Be an Investment, Not an Expense
Businesses are reconsidering every dollar they spend. What's that mean for you?
10/13/2020 | Roger Burnett, CAS, The Burn
I recently conducted an impromptu person-to-person poll.
The topic? How business-leaders are approaching budgeting for 2021.
We’re officially in budget-setting season, where businesses turn their attention to next year's expectations with respect to revenue, expenses, capital expenditures, profit-sharing payments, etc.
While the answers I heard were the most inconsistent I have ever accumulated, one clear theme occurred over and over again. No one is excited to devote any significant resources to growing market share, with the exception being hyper-inflated markets like real estate and mortgage-origination.
Everyone else is devoting whatever resources they have to reimagining their workflow. What used to be done by a person might now be outsourced to a virtual assistant or done by artificial intelligence. The role from which you were furloughed just might get filled by someone with a better-developed skill set, or a willingness to take less money and/or reduced benefits just for the sake of having a job. Any remaining resources are being ear-marked for talent-acquisition and paying for those newly-outsourced activities.
The negative implications for those of us tasked with sales is pretty significant given this reaction, but there may be a sliver of hope in all of this uncertainty, if you can successfully execute on a narrow but focused strategy.
Be seen as an investment, not an expense.
What do I mean by that?
If you’ve traditionally been invited to work with your customers at the tail end of whatever sales-cycle they typically use to arrive at a transaction with you, the likelihood of you being able to add value to the effort is effectively nullified. With no additional value, your participation in the deal is merely to ensure they get what they asked for. You, by association with only the financials of the transaction, are seen as an extension of the cost of the product.
You’re a part of the expense that will be recorded against the budget the project is billed against, no matter how well you deliver on those minimal expectations.
Here’s where the strategy part comes in. You have to spend time, energy, resources and attention on the people you get money from. The kind of time that makes them feel like when they give you money, they perceive themselves as making an investment in you and your company’s success.
How many customers of yours would say that today? How would you even be able to accomplish that task? It’s in those two questions that the seeds of a plan can be planted, a plan that might be the difference maker in this time of frightened spending.

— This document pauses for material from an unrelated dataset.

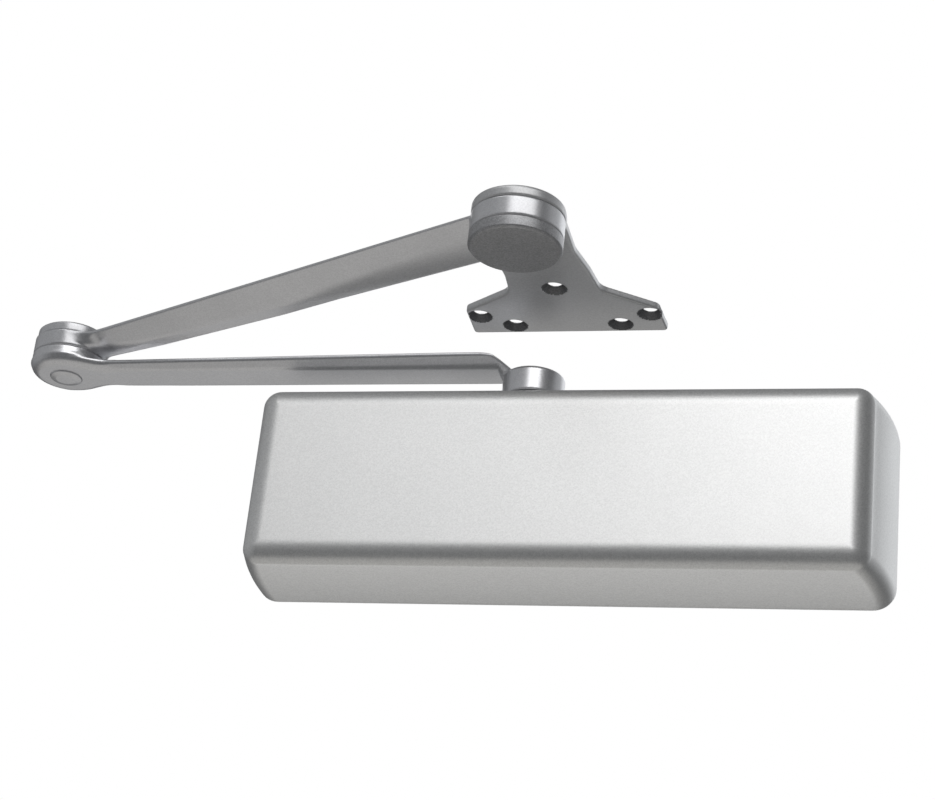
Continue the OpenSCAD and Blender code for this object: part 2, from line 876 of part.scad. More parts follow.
module main_arm() {
    hub_side = pinion_x - hub_r;
    elbow_half = 10.3;
    hub_half = 12.3;
    edge = 2.5;
    bend = 5;
    root_z = hub_z + 6;
    root_right = hub_side + 8;
    recess_r = arm_washer_r + 0.4;
    color("darkgray") difference() {
        union() {
            at_elbow(arm_z) turned([
                [0, 0], [elbow_r - edge, 0], [elbow_r - edge * 0.3, edge * 0.3],
                [elbow_r, edge], [elbow_r, boss_h], [0, boss_h]
            ]);
            at_pinion(hub_z) turned([
                [0, 0], [hub_r, 0], [hub_r, hub_h - edge],
                [hub_r - edge * 0.3, hub_h - edge * 0.3], [hub_r - edge, hub_h], [0, hub_h]
            ]);
            intersection() {
                translate([0, axis_y - arm_slab / 2, 0]) rotate([90, 0, 0]) mirror([0, 0, 1]) {
                    linear_extrude(arm_slab) polygon([
                        [elbow_x, arm_z], [hub_side - 2, arm_z], [hub_side + 1, root_z],
                        [root_right, root_z], [root_right, hub_top],
                        [hub_side - bend, arm_z + arm_t], [elbow_x, arm_z + arm_tip_t]
                    ]);
                }
                translate([0, 0, hub_z]) linear_extrude(arm_slab) polygon([
                    [elbow_x, axis_y - elbow_half], [hub_side, axis_y - hub_half],
                    [root_right, axis_y - hub_half], [root_right, axis_y + hub_half],
                    [hub_side, axis_y + hub_half], [elbow_x, axis_y + elbow_half]
                ]);
            }
        }
        at_elbow(arm_z - through) cylinder(r = elbow_pin_r + fit, h = boss_h + 2 * through);
        at_pinion(hub_seat) cylinder(r = recess_r, h = hub_recess + arm_t);
        translate([pinion_x - square_af / 2 - fit, axis_y - square_af / 2 - fit, hub_z - through]) {
            cube([square_af + 2 * fit, square_af + 2 * fit, hub_h + 3 * through]);
        }
    }
}

module arm_washer() {
    color("silver") at_pinion(hub_seat) ring(arm_washer_r, arm_screw_r + 0.3, washer_t);
}

module arm_screw() {
    shank_z = screw_bore_z + 2;
    head_z = hub_seat + washer_t;
    head_r = 7.5;
    head_h = 4;
    dish_r = 4;
    dish_depth = 1.5;
    color("dimgray") at_pinion(0) difference() {
        union() {
            translate([0, 0, shank_z]) cylinder(r = arm_screw_r - fit, h = head_z - shank_z);
            translate([0, 0, head_z]) cylinder(r = head_r, h = head_h, $fn = 6);
        }
        translate([0, 0, head_z + head_h - dish_depth]) cylinder(r = dish_r, h = dish_depth + through);
    }
}

// ---------- elbow ----------

module elbow_pin() {
    top = elbow_disc_z + pin_in_disc;
    color("gray") at_elbow(0) turned([
        [0, arm_z - rivet_head_h], [rivet_head_r * 0.55, arm_z - rivet_head_h * 0.85],
        [rivet_head_r * 0.88, arm_z - rivet_head_h * 0.5], [rivet_head_r, arm_z],
        [elbow_pin_r, arm_z], [elbow_pin_r, top], [0, top]
    ]);
}

module elbow_washer() {
    color("dimgray") at_elbow(arm_z + boss_h) ring(elbow_r - 2.5, elbow_pin_r + fit, seam_washer_t);
}

module elbow_bushing() {
    color("peru") at_elbow(elbow_ring_z) ring(elbow_bush_r, elbow_pin_r + fit, elbow_ring_h);
}

module elbow_disc() {
    r = elbow_r - 0.8;
    h = elbow_disc_h;
    color("darkgray") at_elbow(elbow_disc_z) difference() {
        turned([
            [0, 0], [r, 0], [r, h * 0.45], [r - 0.9, h * 0.72],
            [r - 3.2, h * 0.9], [r - 8, h], [0, h]
        ]);
        translate([0, 0, -through]) cylinder(r = elbow_pin_r + press, h = through + pin_in_disc + press);
    }
}

// ---------- forearm ----------

module along_forearm(z) {
    at_elbow(z) rotate([0, 0, -elbow_angle]) children();
}

module forearm() {
    ring_drop = knuckle_ring_z - elbow_ring_z;
    narrow = 8.6;
    wide = 14.2;
    from_x = 8;
    waist_x = 30;
    to_x = forearm_len - 10;
    shy = 0.35;
    root_half = elbow_r - 6;
    color("darkgray") along_forearm(elbow_ring_z) difference() {
        union() {
            cylinder(r = elbow_r, h = elbow_ring_h);
            translate([forearm_len, 0, ring_drop]) cylinder(r = knuckle_r, h = knuckle_ring_h);
            intersection() {
                translate([0, -arm_slab / 2, 0]) rotate([90, 0, 0]) mirror([0, 0, 1]) {
                    linear_extrude(arm_slab) polygon([
                        [from_x, shy], [to_x, ring_drop + shy],
                        [to_x, ring_drop + knuckle_ring_h - shy], [from_x, elbow_ring_h - shy]
                    ]);
                }
                translate([0, 0, ring_drop]) linear_extrude(arm_slab) polygon([
                    [from_x, -root_half], [waist_x, -narrow], [to_x, -wide],
                    [to_x, wide], [waist_x, narrow], [from_x, root_half]
                ]);
            }
        }
        translate([0, 0, -through]) cylinder(r = elbow_bush_r + fit, h = elbow_ring_h + 2 * through);
        translate([forearm_len, 0, ring_drop - through]) {
            cylinder(r = knuckle_bush_r + fit, h = knuckle_ring_h + 2 * through);
        }
    }
}

module knuckle_bushing() {
    color("peru") at_knuckle(knuckle_ring_z) ring(knuckle_bush_r, knuckle_pin_r + fit, knuckle_ring_h);
}

// ---------- knuckle and bracket ----------

module knuckle_pin() {
    bottom = knuckle_cap_z + cap_floor_t + 2 * fit;
    top = bracket_top - 2 * air;
    color("gray") at_knuckle(bottom) cylinder(r = knuckle_pin_r, h = top - bottom);
}

module knuckle_washers() {
    t = seam_washer_t;
    color("dimgray") for (z = [knuckle_ring_z - air, knuckle_disc_z - t]) {
        at_knuckle(z) ring(knuckle_r - 3, knuckle_pin_r + fit, t);
    }
}

module knuckle_cap() {
    r = knuckle_r;
    h = knuckle_cap_h;
    color("slategray") at_knuckle(knuckle_cap_z) difference() {
        turned([[0, 0], [r - 1.6, 0], [r - 0.5, 0.5], [r, 1.6], [r, h], [0, h]]);
        translate([0, 0, cap_floor_t]) cylinder(r = knuckle_pin_r + press, h = h);
    }
}

// The plate's outline, from the knuckle's right side round the foot to its left side
function plate_outline() =
    let (
        half = foot_w / 2,
        neck = 21,
        wing_y = outer_pair_y - 6,
        neck_y = single_hole_y + 2
    )
    [
        [knuckle_r - 2, 0], [knuckle_r - 2, neck_y * 0.5], [foot_shift + neck - 2, neck_y * 0.75],
        [foot_shift + neck, neck_y], [foot_shift + half - 2, wing_y],
        [foot_shift + half, wing_y + 3], [foot_shift + half + 0.5, foot_reach - 2],
        [foot_shift + half - 1.5, foot_reach], [foot_shift - half + 1.5, foot_reach],
        [foot_shift - half - 0.5, foot_reach - 2], [foot_shift - half, wing_y + 3],
        [foot_shift - half + 2, wing_y], [foot_shift - neck - 2, neck_y + 2],
        [foot_shift - neck - 1, neck_y * 0.8], [-knuckle_r + 2, neck_y * 0.5], [-knuckle_r + 2, 0]
    ];

function bracket_holes() = [
    [foot_shift, single_hole_y],
    [foot_shift - outer_pair_span / 2, outer_pair_y], [foot_shift + outer_pair_span / 2, outer_pair_y],
    [foot_shift - inner_pair_span / 2, inner_pair_y], [foot_shift + inner_pair_span / 2, inner_pair_y]
];

module soffit_bracket() {
    sink = countersink_r - bracket_hole_r;
    color("darkgray") at_knuckle(bracket_top - plate_t) difference() {
        union() {
            linear_extrude(plate_t) polygon(plate_outline());
            translate([0, 0, plate_t - knuckle_disc_h]) turned([
                [0, 0], [knuckle_r, 0], [knuckle_r, knuckle_disc_h - 2],
                [knuckle_r - 0.6, knuckle_disc_h - 0.6], [knuckle_r - 2, knuckle_disc_h], [0, knuckle_disc_h]
            ]);
        }
        for (p = bracket_holes()) {
            translate([p[0], p[1], -through]) cylinder(r = bracket_hole_r, h = plate_t + 2 * through);
            translate([p[0], p[1], 0]) turned([
                [0, -through], [countersink_r, -through], [countersink_r, 0],
                [bracket_hole_r, sink], [0, sink]
            ]);
        }
        translate([0, 0, -knuckle_disc_h]) cylinder(r = knuckle_pin_r + press, h = 2 * knuckle_disc_h);
    }
}

closer_body();
left_plug();
left_plug_seal();
spring_cap();
spring_cap_seal();
spring_adjuster();
adjuster_seal();
adjuster_clip();
spring_seat();
main_spring();
piston();
piston_rings();
check_ball();
check_ball_retainer();
pinion();
upper_bearing();
lower_bearing();
shaft_seal();
bearing_nut();
lower_plug();
lower_plug_seal();
sweep_valve();
latch_valve();
backcheck_valve();
valve_seals();
cover();
cover_clips();
clip_screws();
main_arm();
arm_washer();
arm_screw();
elbow_pin();
elbow_washer();
elbow_bushing();
elbow_disc();
forearm();
knuckle_bushing();
knuckle_pin();
knuckle_washers();
knuckle_cap();
soffit_bracket();
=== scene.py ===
"""Looks for the door closer: detailed pieces, materials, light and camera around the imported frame."""

import json
import math

import bmesh
import bpy
import numpy as np
from mathutils import Matrix, Vector


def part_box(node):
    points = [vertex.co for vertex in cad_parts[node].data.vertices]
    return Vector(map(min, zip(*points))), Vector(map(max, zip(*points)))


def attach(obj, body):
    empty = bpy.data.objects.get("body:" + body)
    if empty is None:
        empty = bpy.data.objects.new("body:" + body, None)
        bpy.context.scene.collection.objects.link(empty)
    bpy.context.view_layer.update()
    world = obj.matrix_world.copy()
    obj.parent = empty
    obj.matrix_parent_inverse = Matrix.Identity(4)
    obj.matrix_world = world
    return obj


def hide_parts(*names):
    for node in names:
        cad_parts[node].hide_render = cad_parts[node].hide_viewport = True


MM = 0.001
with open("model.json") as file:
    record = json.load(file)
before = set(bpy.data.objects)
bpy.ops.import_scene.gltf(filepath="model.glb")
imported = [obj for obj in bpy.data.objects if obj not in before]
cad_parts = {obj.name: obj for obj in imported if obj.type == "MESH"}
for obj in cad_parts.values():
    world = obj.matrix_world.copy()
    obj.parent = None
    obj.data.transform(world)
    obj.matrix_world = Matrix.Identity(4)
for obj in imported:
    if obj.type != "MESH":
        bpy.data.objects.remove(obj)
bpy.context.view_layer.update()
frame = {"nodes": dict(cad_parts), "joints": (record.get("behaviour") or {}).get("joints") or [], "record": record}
NODES = frame["nodes"]


# ---------- places read from the frame, in millimetres ----------

def box_mm(node):
    low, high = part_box(node)
    return np.array(low) / MM, np.array(high) / MM


def joint_mm(name):
    found = [j for j in frame["joints"] if j["name"] == name][0]
    return np.array(found["pos_m"]) / MM


PINION_X, AXIS_Y, _ = joint_mm("pinion_swing")
ELBOW_X = joint_mm("elbow")[0]
KNUCKLE_X, KNUCKLE_Y, _ = joint_mm("bracket_swivel")
FOREARM_LENGTH = math.hypot(KNUCKLE_X - ELBOW_X, KNUCKLE_Y - AXIS_Y)
FOREARM_ANGLE = math.atan2(AXIS_Y - KNUCKLE_Y, KNUCKLE_X - ELBOW_X)


# ---------- distance fields ----------
# A field gives the distance to a form's surface in millimetres, negative inside.

def smooth_step(t, low, high):
    s = np.clip((t - low) / (high - low), 0, 1)
    return s * s * (3 - 2 * s)


def smooth_min(a, b, k):
    h = np.clip(0.5 + 0.5 * (b - a) / k, 0, 1)
    return b + (a - b) * h - k * h * (1 - h)


def smooth_max(a, b, k):
    return -smooth_min(-a, -b, k)


def round_max(a, b, r):
    """What is inside both forms, with the edge between them rounded to radius r."""
    return np.minimum(np.maximum(a, b), -r) + np.hypot(np.maximum(a + r, 0), np.maximum(b + r, 0))


def round_min(a, b, r):
    """What is inside either form, with the corner between them filled to radius r."""
    return np.maximum(np.minimum(a, b), r) - np.hypot(np.maximum(r - a, 0), np.maximum(r - b, 0))


def slab(t, low, high):
    return np.abs(t - (low + high) / 2) - (high - low) / 2


def disc(x, y, r):
    return np.hypot(x, y) - r


def plate(plan, z, low, high, low_edge, high_edge):
    """A plan outline between two levels, with its lower and upper edges rounded."""
    return round_max(round_max(plan, low - z, low_edge), z - high, high_edge)


def block(x, y, z, low, high, edge):
    """A box with rounded edges between two corners."""
    d = [slab(t, a + edge, b - edge) for t, a, b in zip((x, y, z), low, high)]
    outside = np.sqrt(sum(np.maximum(t, 0) ** 2 for t in d))
    return outside + np.minimum(np.maximum(np.maximum(d[0], d[1]), d[2]), 0) - edge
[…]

If you’re not spending time creating self-serve opportunities for potential investors to evaluate you as a prospective place for their investment, you’re firmly planting yourself on the expense line. Businesses are reconsidering every dollar they spend these days, with a heavy emphasis placed on an intimate understanding of the story behind those businesses with which they’re spending money. If you can prove that dollars spent with you can confidently be defended as not being a waste of resources, if you can show how the world is made better when you’re the vendor of choice, you create opportunities to transform what was otherwise written-off as needless expenses into places people can be proud to invest.
Ask around in your own business community. Take the same temperature check of the businesses you most often work with and make a decision based on the responses. If you find yourself faced with a similar possibility as mine, these might be timely words as you consider your own 2021 goals.